Personal information
- Full name: Michael McLean
- Nicknames: Magic, Madge
- Born: 3 March 1965 (age 61) Darwin, Northern Territory
- Original team: Nightcliff (NTFL)
- Height: 180 cm (5 ft 11 in)
- Weight: 84 kg (185 lb)

Playing career^{1}
- Years: Club / Games (Goals)
- 1983–1989: Footscray / 095 (23)
- 1991–1996: Brisbane Bears / 087 (17)
- 1997: Brisbane Lions / 001 0(0)
- Total:  / 183 (40)

Representative team honours
- Years: Team / Games (Goals)
- 1988: Northern Territory / 3
- 1993: QLD/NT

Coaching career^{3}
- Years: Club / Games (W–L–D)
- 2003–2007: Indigenous All-Stars / (2–1–0)
- ^{1} Playing statistics correct to the end of 1997.^{3} Coaching statistics correct as of 2007.

Career highlights
- 2× Brisbane Bears Club Champion: 1991, 1993;

= Michael McLean (footballer) =

Australian rules footballer (born 1965)

Michael "Magic" McLean (born 3 March 1965) is a former professional Australian rules footballer who played for the Footscray Football Club, Brisbane Bears and Brisbane Lions in the Australian Football League (AFL).

== Early life ==
McLean was born in Darwin, Northern Territory to parents from Queensland. His mother is of Indigenous Australian descent (Wuthathi) from the Cape York Peninsula in Far North Queensland and his caucasian father is from Townsville. McLean grew up playing Australian rules football for the Nightcliff Tigers and rugby league for the Nightcliff Dragons in the local Darwin junior leagues as well as pursuing an amateur boxing career in which he amassed an undefeated 11-0 record.

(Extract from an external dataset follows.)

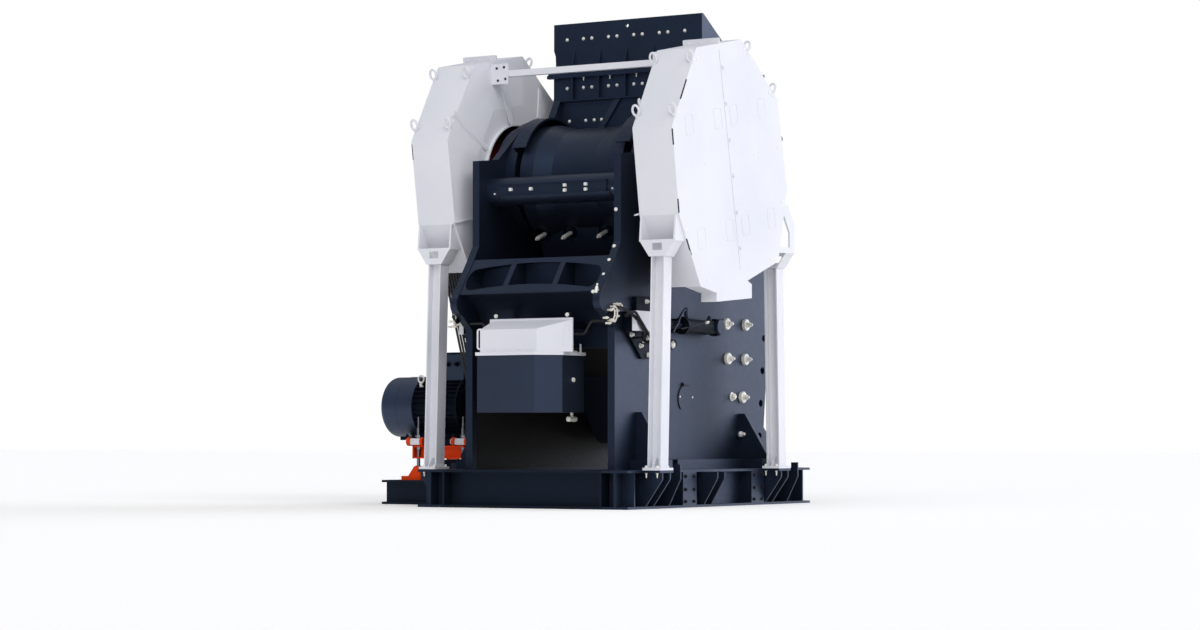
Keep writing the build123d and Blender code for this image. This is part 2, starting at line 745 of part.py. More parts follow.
# Swing jaw: a turned barrel on the eccentric, and the jaw body hanging below it with ribs behind
body_top_down = housing_inner_radius + 2 * eccentric_throw + jaw_plate_gap
jaw_plane = Plane(origin=(-swing_half_width, hang_y, hang_z), x_dir=(0, down_y, down_z), z_dir=(1, 0, 0))
with BuildPart() as swing_jaw:
    with BuildSketch(Plane.XZ.offset(-hang_y)) as barrel_half:
        outline_face(
            (-barrel_half_length, hang_z),
            (-barrel_half_length, hang_z + barrel_end_radius),
            (-barrel_flare_x, hang_z + barrel_end_radius),
            (-barrel_waist_x, hang_z + barrel_waist_radius),
            (barrel_waist_x, hang_z + barrel_waist_radius),
            (barrel_flare_x, hang_z + barrel_end_radius),
            (barrel_half_length, hang_z + barrel_end_radius),
            (barrel_half_length, hang_z),
        )
        rims = barrel_half.vertices().filter_by(
            lambda v: abs(abs(v.X) - barrel_half_length) < joint_overlap and v.Z > hang_z + joint_overlap
        )
        fillet(rims, radius=barrel_corner)
    revolve(axis=Axis((0, hang_y, hang_z), (1, 0, 0)))
    with BuildSketch(jaw_plane.offset(swing_half_width - barrel_half_length)):
        outline_face(
            (0, swing_back_forward),
            (swing_back_down, swing_back_forward),
            (swing_back_down, jaw_seat_forward),
            (plate_top_down, jaw_seat_forward),
            (0, barrel_waist_radius),
        )
    extrude(amount=2 * barrel_half_length)
    with BuildSketch(jaw_plane):
        outline_face(
            (body_top_down, jaw_seat_forward),
            (body_top_down, 0),
            (swing_back_down, 0),
            (swing_back_down, swing_back_forward),
            (swing_waist_down, swing_waist_forward),
            (swing_waist_down + 2 * toggle_thickness, swing_waist_forward),
            (swing_foot_down, swing_foot_forward),
            (plate_bottom_down, swing_foot_forward + toggle_end_radius),
            (plate_bottom_down, jaw_seat_forward),
        )
    extrude(amount=2 * swing_half_width)
    pocket_width = (2 * swing_half_width - (swing_rib_count + 1) * swing_rib_thickness) / swing_rib_count
    for i in range(swing_rib_count):
        pocket_x = -swing_half_width + swing_rib_thickness + pocket_width / 2
        pocket_x += i * (pocket_width + swing_rib_thickness)
        with BuildSketch(jaw_plane.offset(pocket_x + swing_half_width - pocket_width / 2)):
            outline_face(
                (swing_back_down + swing_rib_thickness, swing_back_forward - joint_overlap),
                (swing_back_down + swing_rib_thickness, swing_waist_forward + swing_pocket_depth),
                (swing_waist_down - 2 * swing_rib_thickness, swing_waist_forward + swing_pocket_depth),
                (swing_waist_down - swing_rib_thickness, swing_waist_forward - swing_pocket_slope),
                (swing_waist_down - swing_rib_thickness, swing_back_forward - joint_overlap),
            )
        extrude(amount=pocket_width, mode=Mode.SUBTRACT)
    bolt_y, bolt_z = jaw_point(swing_back_forward, jaw_bolt_down)
    bolt_plane = Plane(origin=(0, bolt_y, bolt_z), x_dir=(1, 0, 0), z_dir=(0, -forward_y, -forward_z))
    bolt_places = [(x, 0) for x in (-outer_jaw_bolt_x, -inner_jaw_bolt_x, inner_jaw_bolt_x, outer_jaw_bolt_x)]
    with BuildSketch(bolt_plane.offset(-jaw_bolt_recess_depth)):
        with Locations(*bolt_places):
            Circle(jaw_bolt_recess_radius)
    extrude(amount=4 * jaw_bolt_recess_depth, mode=Mode.SUBTRACT)
    with BuildSketch(bolt_plane.offset(-jaw_bolt_recess_depth)):
        with Locations(*bolt_places):
            Circle(jaw_bolt_radius)
    extrude(amount=jaw_bolt_recess_depth + jaw_bolt_reach)
    with BuildSketch(Plane.YZ.offset(-swing_half_width)):
        with Locations((hang_y, hang_z)):
            Circle(eccentric_radius + running_clearance)
    extrude(amount=2 * swing_half_width, mode=Mode.SUBTRACT)
    with BuildSketch(Plane.YZ.offset(-toggle_half_width - jaw_plate_gap)):
        with Locations((toggle_seat_y, toggle_seat_z)):
            Circle(toggle_end_radius + seat_clearance)
        with Locations(toggle_mouth):
            Rectangle(toggle_mouth_length, 2 * (toggle_end_radius + seat_clearance), rotation=toggle_angle)
    extrude(amount=2 * (toggle_half_width + jaw_plate_gap), mode=Mode.SUBTRACT)
save(swing_jaw, "swing_jaw")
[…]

As an eight year old, he scored 51 tries in a single season of junior rugby league and was later invited to trial with the Balmain Tigers in the New South Wales Rugby League. Despite being encouraged by his father to pursue a career in rugby league, he committed to Australian rules football and signed to play for the Footscray Bulldogs in the Victorian Football League at 16 years of age.

==VFL/AFL career==
=== Footscray career ===
McLean moved to Victoria and debuted for Footscray in 1983. He became known as a skilful winger who went on to play 95 games and boot 23 goals with the Bulldogs before he suffered an ankle and calf injuries that hampered his career. In response to his injuries, McLean focused on building his lean body to become one of the strongest bodies in the competition.

===Brisbane career===
The Bulldogs gave McLean the boot, before he was picked up in the 1991 pre-season draft as the first overall pick for the Brisbane Bears. In his first year with the Bears, he flew between Darwin and the Gold Coast due to his preference of living in the NT that year before moving to the Gold Coast in his second year to play and train full-time with the Bears. McLean resurrected his AFL career in Queensland, winning the 1991 and 1993 best and fairest award at the Bears. He went on to play 87 games and kick 17 goals with the Bears and played in the first game with the newly merged Brisbane Lions in 1997 before constant calf injury struck him down, forcing his retirement at 32 years of age.

==Coaching career==
McLean returned to Darwin to coach his former club Nightcliff, he did so for five years with limited success before resigning at the end of 2004 to coach the Redland Football Club in the Queensland State League. At the end of the 2005, as Redland seemed destined for the wooden spoon, he resigned and returned to Darwin to again coach Nightcliff. In the 2005–06 season, McLean gave the Tigers an impressive season and reached the preliminary final before bowing out to eventual premiers, the Darwin Football Club. In the 2006–07 season, McLean became coach for the Southern Districts Football Club and won the premiership in his first year as coach with the club. In 2009, he became the head coach of the Northern Territory Football Club and coached their inaugural season in the Queensland Australian Football League (QAFL). In May 2016, he was announced as the new senior coach of the Waratah Football Club heading into the 2016–17 NTFL season.

==Aboriginal activist==
During his career and after, McLean has been a strong anti-racism advocate. He was a vital part of the Aboriginal All-Stars match up in Darwin, and was also named in the Indigenous Team of the Century.

In 2007, McLean was working at Palmerston YMCA in Darwin as a community worker.